During this period, there are a lot of fish that hang out in the shallow rocks, and they will stay there for a long time. You can grab an underwater camera, drop it down, and you’ll be amazed at the numbers of walleye you’ll find swimming around in 3-6 feet during the spring. Conversely, there will be groups of fish in deeper water during this exact some time window.

It’s not uncommon for these fish to have different feeding windows. The shallow water fish will quit biting, and the deepwater bite will start to pick up steam. The reverse can happen as well.

Most of these fish don’t travel between these deepwater and shallow water feeding areas throughout the day. Chances are, if the bite stops or slows down up in the shallow rocks, it’s not because the fish vacated their shallow haunts for deeper water. The walleyes are still there, it’s just a matter of waiting for their next “bite window” to open up.

Sometimes low-light periods or nighttime is when these shallow fish fire-up. Pulling Rapalas over shallow structure after-hours is an excellent way to fill the boat with walleye during the spring months. Sometimes cloud cover and some wind is all you need to get things going during the daytime hours. Just like anything in fishing, conditions and bites will change from hour-to-hour. Fish react to local weather and water conditions. It’s up to you reach to the fish!

Spring Fishing Spots

Some days, changing up your presentation can make all the difference. Hair jigs are absolute walleye catchers during springtime months. Most folks typically tip their jigs with minnows, but don’t sleep on plastics this time of year. Using a paddle tail minnow trailer will actually slow your drop-speed vs. a straight tail minnow or plastic. That can be the ticket when fish want the lure snapped a little bit slower. Both tactics will work, but the fish might have a preference on any given day.

One thing you’ll notice if you send enough time on the water is that good spots are good spots. In other word, some spring fishing spots will hold perch, walleye, bass and muskies all at different times throughout the year.

In the video above, Al Lindner and James Lindner are catching walleye one-after-the-other on a shallow rock reef. Two or three weeks later, those same walleye will likely start pushing out into deeper water as the temperatures continue to climb as they begin to approach summer.

That same reef system will hold 25+ pound musky, setting up perfectly for a shallow water topwater and bucktail bite.

Fish are constantly on the move this time of year and some of your favorite spring fishing spots are probably popular intersection points for numerous fish species. Every fish in your favorite lake is constantly reacting, changing, and moving around based on weather conditions, water temperatures and the location of their preferred forage.

What does this mean?

It means one of the biggest keys to catching fish is you willingness to move around and follow the fish and as they shift in and out of different spring fishing spots. You’ll find that different species of fish are more active in certain locations during specific conditions. Understanding these “peak periods” can help you catch more walleye, bass, pike, musky, you name it, throughout the course of the day.

Fish are typically in a neutral feeding mood throughout most of the season.
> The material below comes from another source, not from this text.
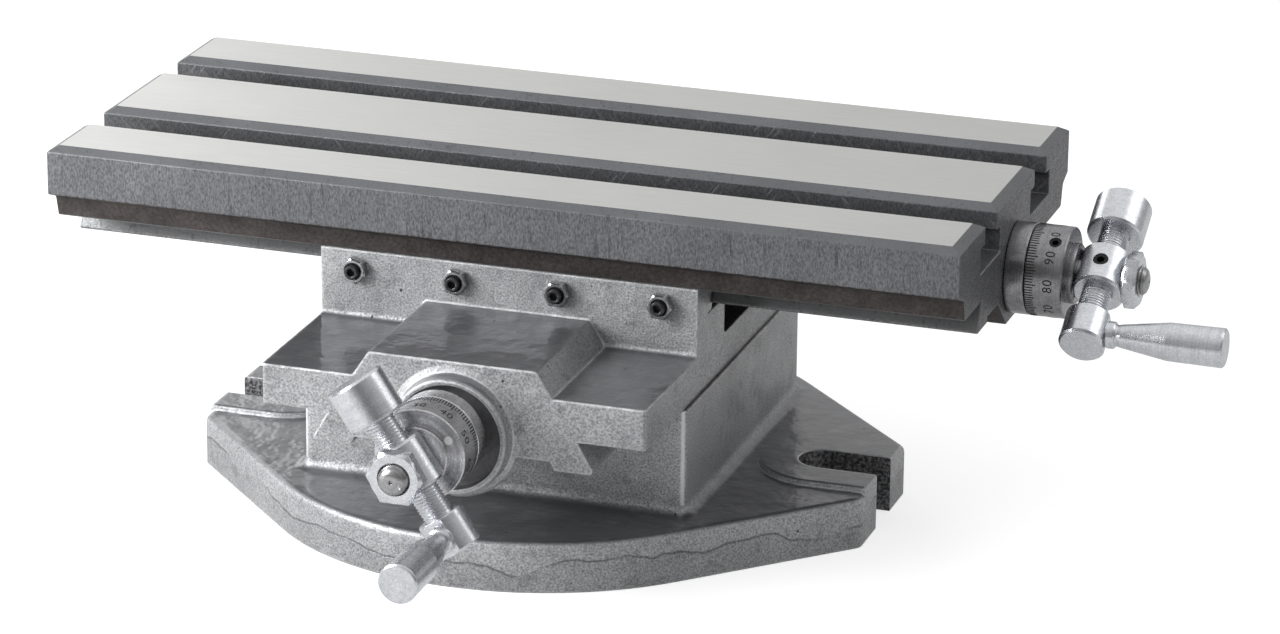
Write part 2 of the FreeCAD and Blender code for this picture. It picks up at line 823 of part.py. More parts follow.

Bad weather fronts and heavy fishing pressure can take those neutral fish and make them negative. That can sometimes be the difference in whether or not a fish is “catchable”. Positive conditions that result in a “peak period” will take that population of neutral fish and turn them into positive fish.

In other words, peak periods are when the environmental conditions are right for a good portion of the population of catchable fish to start actively feeding. When this happens, the bite can be lights-out!